What you are asked to do:
Word for word, restate the lines from the start of the data below through the line containing "# The origin".

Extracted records
## begin
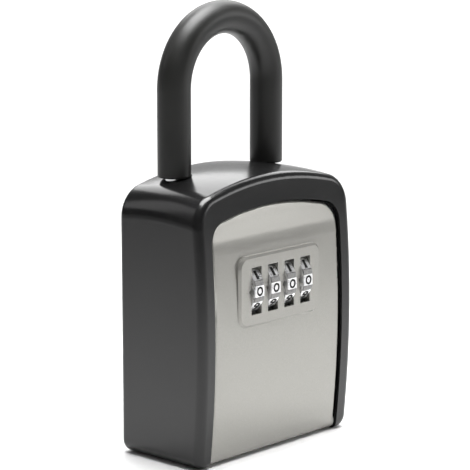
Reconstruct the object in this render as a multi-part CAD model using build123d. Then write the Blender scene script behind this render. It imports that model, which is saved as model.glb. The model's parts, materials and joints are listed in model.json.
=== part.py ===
from build123d import *
import math
import os

# Key lock box with a removable shackle, a bottom-hinged door and a four-dial combination lock.
# Millimetres. +X is to the right when facing the door, -Y is the front and +Z is up.
# The origin is on the surface the box stands on, under the middle of its bounding box.

# Body envelope
HALF_WIDTH = 46.6
BACK_Y = 24.45
BODY_PEAK_Z = 116.8
BODY_ARCH_RADIUS = 150.0
BODY_TOP_CORNER = 13.0
CROWN_RADIUS = 160.0        # the top is also gently domed from front to back
CROWN_Y = 4.0
BODY_BOTTOM_CORNER = 5.5
BOW_RADIUS = 445.0          # the front is a slice of a large cylinder that lies along X
BOW_FRONT_Y = -22.45
BOW_CENTRE_Z = 52.0
FRONT_EDGE_ROUND = 3.4
BACK_EDGE_ROUND = 2.6
JACKET_WALL = 2.5
CASE_WALL = 3.0
ROOM_CORNER = 2.0
CASE_OPENING_GROW = 0.5     # the case stands back from the jacket's lip by this
AHEAD_Y = -40.0             # a depth in front of everything, where cuts start
OPEN_CUT = 5.0              # how far a cut runs past the face it opens

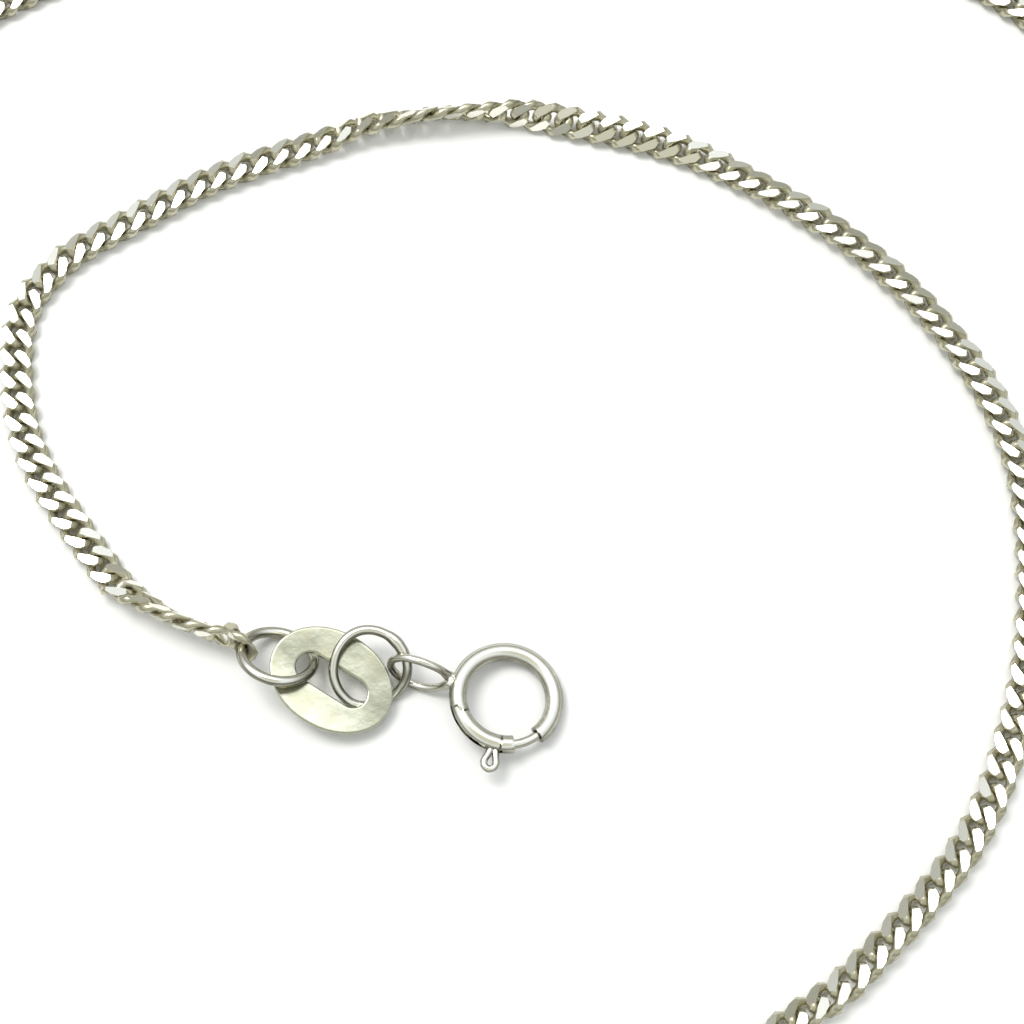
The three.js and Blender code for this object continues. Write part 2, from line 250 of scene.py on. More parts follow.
class FinishSettings(bpy.types.PropertyGroup):
    """Colours and polish of the metal"""
    silver: colour("Silver", "Clean polished metal", (0.90, 0.885, 0.79))
    tarnish: colour("Tarnish", "Metal in the hollows", (0.42, 0.395, 0.25))
    # Painted shade and reflection: the dark colour laid down the sides of wires and tubes, where
    # they mirror the dim low surroundings
    side_shade: colour("Side shade", "Wires and tubes on their unworn sides", (0.14, 0.13, 0.09))
    tag_silver: colour("Tag", "The tag's satin metal", (0.49, 0.505, 0.405))
    polish: FloatProperty(
        name="Polish", description="Roughness of clean metal", default=0.16, subtype="FACTOR")
    satin: FloatProperty(
        name="Satin", description="Roughness of the tag", default=0.22, subtype="FACTOR")


class StageSettings(bpy.types.PropertyGroup):
    """The camera's place, the floor and the light"""
    target: FloatVectorProperty(
        name="Target", description="Point that the camera looks at",
        default=(0.001, 0.0055, 0), subtype="XYZ", unit="LENGTH")
    distance: length("Distance", "From the camera to its target", 0.0905)
    elevation: FloatProperty(
        name="Elevation", description="Height of the camera above the surface",
        default=math.radians(70), subtype="ANGLE")
    lens: FloatProperty(name="Lens", description="Focal length in millimetres", default=65.04)
    floor: colour("Floor", "The pale surface", (0.935, 0.935, 0.93))
    lamp: colour("Lamp", "Light from the upper left", (10.5, 10.3, 10.0))
    window: colour("Window", "Light from behind the necklace", (2.6, 2.6, 2.6))
    ceiling: colour("Ceiling", "Light from high up all round", (0.95, 1.0, 1.05))
    walls: colour("Walls", "Light from low down all round", (0.34, 0.34, 0.29))
    dim_side: colour("Dim side", "Light from round the camera", (0.62, 0.62, 0.52))
    strength: FloatProperty(name="Strength", description="Of all the light", default=1.0)


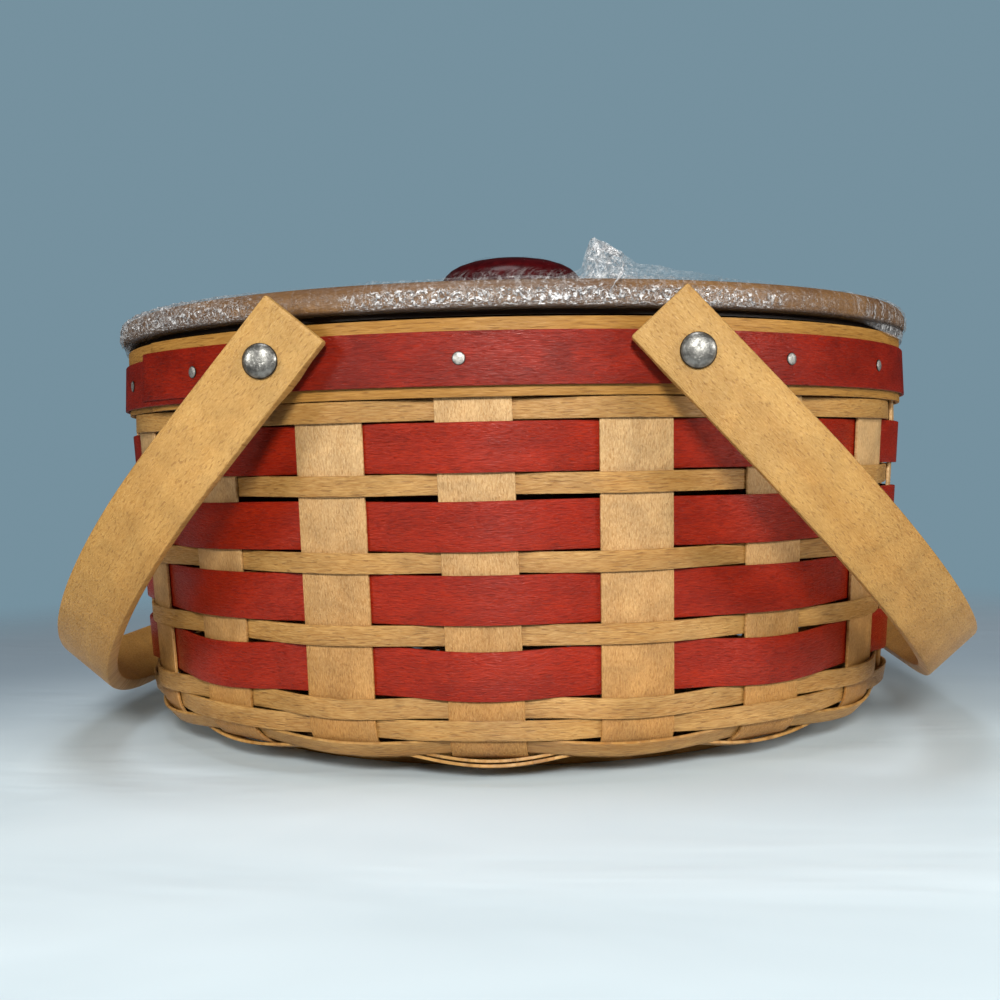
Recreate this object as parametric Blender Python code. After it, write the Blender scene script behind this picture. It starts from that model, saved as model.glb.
## end
Reply:
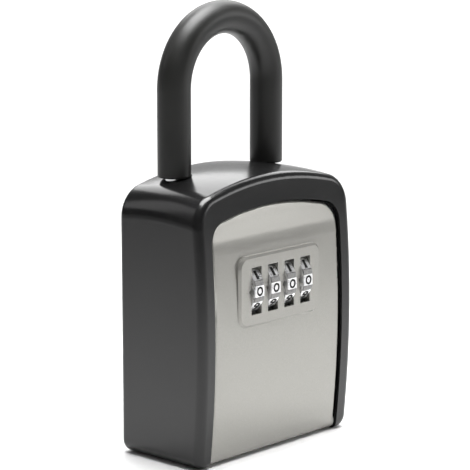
Reconstruct the object in this render as a multi-part CAD model using build123d. Then write the Blender scene script behind this render. It imports that model, which is saved as model.glb. The model's parts, materials and joints are listed in model.json.
=== part.py ===
from build123d import *
import math
import os

# Key lock box with a removable shackle, a bottom-hinged door and a four-dial combination lock.
# Millimetres. +X is to the right when facing the door, -Y is the front and +Z is up.
# The origin is on the surface the box stands on, under the middle of its bounding box.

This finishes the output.